GIVEN EXERCISE
Print the data that follows exactly.

** START GIVEN INFORMATION **

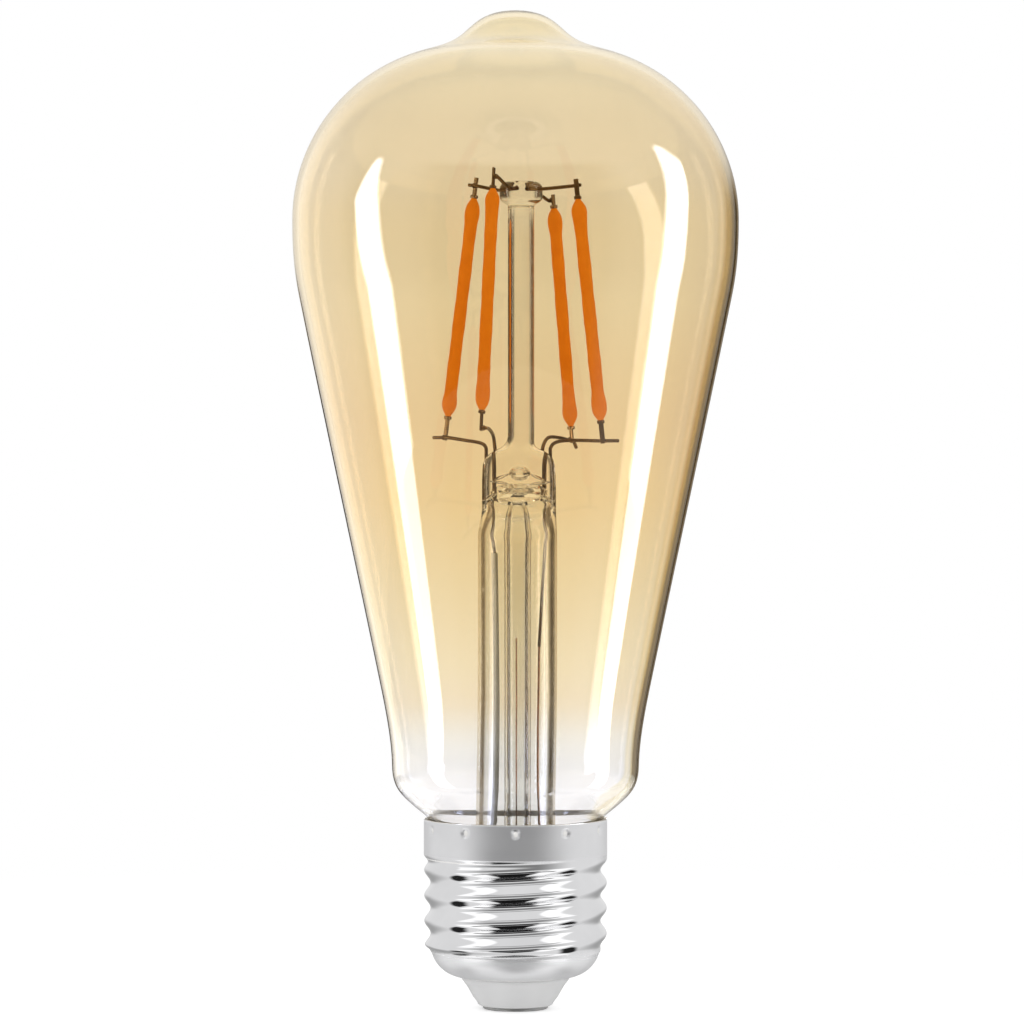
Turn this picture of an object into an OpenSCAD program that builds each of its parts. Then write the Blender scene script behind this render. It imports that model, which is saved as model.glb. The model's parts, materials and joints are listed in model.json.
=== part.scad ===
// Smart filament light bulb, ST64 pear shape on an E27 screw cap.
// The origin is the middle of the centre contact's lower face, and +Z points along the axis to the glass tip.

/* [Glass envelope] */
// Largest diameter of the glass
glass_d = 64; // [63.8:0.1:64.4]
// Height of the glass tip above the centre contact
total_h = 143.1; // [142.9:0.1:143.4]
// Wall of the blown glass
glass_wall = 0.9; // [0.7:0.05:1]
// Outer diameter of the neck that the cap is cemented on
neck_d = 24.4; // [24.2:0.1:24.4]

/* [Screw cap] */
// Crest diameter of the cap thread
thread_d = 26.2; // [26.05:0.05:26.3]
// Root diameter of the cap thread
thread_root_d = 24.4; // [24.3:0.02:24.6]
// Rise of the thread in one turn
thread_pitch = 3.629; // [3.6:0.001:3.66]
// Diameter of the plain collar above the thread
collar_d = 26.3; // [26.3:0.05:26.4]
// Height of the collar's rim above the centre contact
cap_h = 27.2; // [27.1:0.05:27.3]
// Sheet thickness of the cap
sheet = 0.3; // [0.25:0.01:0.3]
// Number of punched dimples round the collar
dimples = 11; // [8:1:14]

/* [Stem] */
// Outer diameter of the flared stem tube
stem_d = 11.4; // [11.2:0.1:11.6]
// Outer diameter of the exhaust tube and of the support post
post_d = 3.8; // [3.6:0.05:3.8]
// Height of the pinch's top, where the post starts
press_top = 80.2; // [80:0.1:80.4]
// Height of the bead's top
bead_top = 118.6; // [118.5:0.1:118.7]
// Sideways offset of the pinch from the cap's axis
press_x = 0.5; // [0:0.1:0.6]
// Sideways offset of the post and the bead
post_x = 0.8; // [0.7:0.1:0.9]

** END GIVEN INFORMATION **

REPLY TO THE TASK
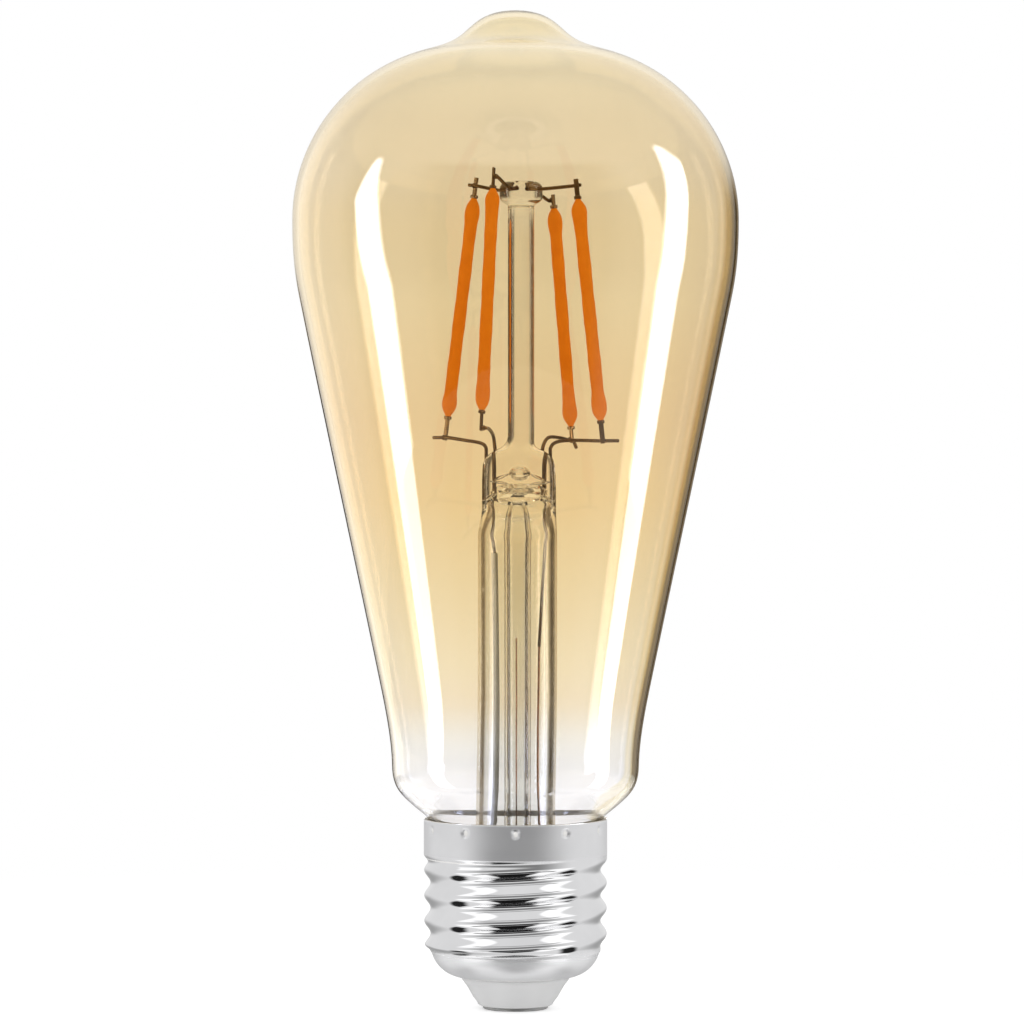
Turn this picture of an object into an OpenSCAD program that builds each of its parts. Then write the Blender scene script behind this render. It imports that model, which is saved as model.glb. The model's parts, materials and joints are listed in model.json.
=== part.scad ===
// Smart filament light bulb, ST64 pear shape on an E27 screw cap.
// The origin is the middle of the centre contact's lower face, and +Z points along the axis to the glass tip.

/* [Glass envelope] */
// Largest diameter of the glass
glass_d = 64; // [63.8:0.1:64.4]
// Height of the glass tip above the centre contact
total_h = 143.1; // [142.9:0.1:143.4]
// Wall of the blown glass
glass_wall = 0.9; // [0.7:0.05:1]
// Outer diameter of the neck that the cap is cemented on
neck_d = 24.4; // [24.2:0.1:24.4]

/* [Screw cap] */
// Crest diameter of the cap thread
thread_d = 26.2; // [26.05:0.05:26.3]
// Root diameter of the cap thread
thread_root_d = 24.4; // [24.3:0.02:24.6]
// Rise of the thread in one turn
thread_pitch = 3.629; // [3.6:0.001:3.66]
// Diameter of the plain collar above the thread
collar_d = 26.3; // [26.3:0.05:26.4]
// Height of the collar's rim above the centre contact
cap_h = 27.2; // [27.1:0.05:27.3]
// Sheet thickness of the cap
sheet = 0.3; // [0.25:0.01:0.3]
// Number of punched dimples round the collar
dimples = 11; // [8:1:14]

/* [Stem] */
// Outer diameter of the flared stem tube
stem_d = 11.4; // [11.2:0.1:11.6]
// Outer diameter of the exhaust tube and of the support post
post_d = 3.8; // [3.6:0.05:3.8]
// Height of the pinch's top, where the post starts
press_top = 80.2; // [80:0.1:80.4]
// Height of the bead's top
bead_top = 118.6; // [118.5:0.1:118.7]
// Sideways offset of the pinch from the cap's axis
press_x = 0.5; // [0:0.1:0.6]
// Sideways offset of the post and the bead
post_x = 0.8; // [0.7:0.1:0.9]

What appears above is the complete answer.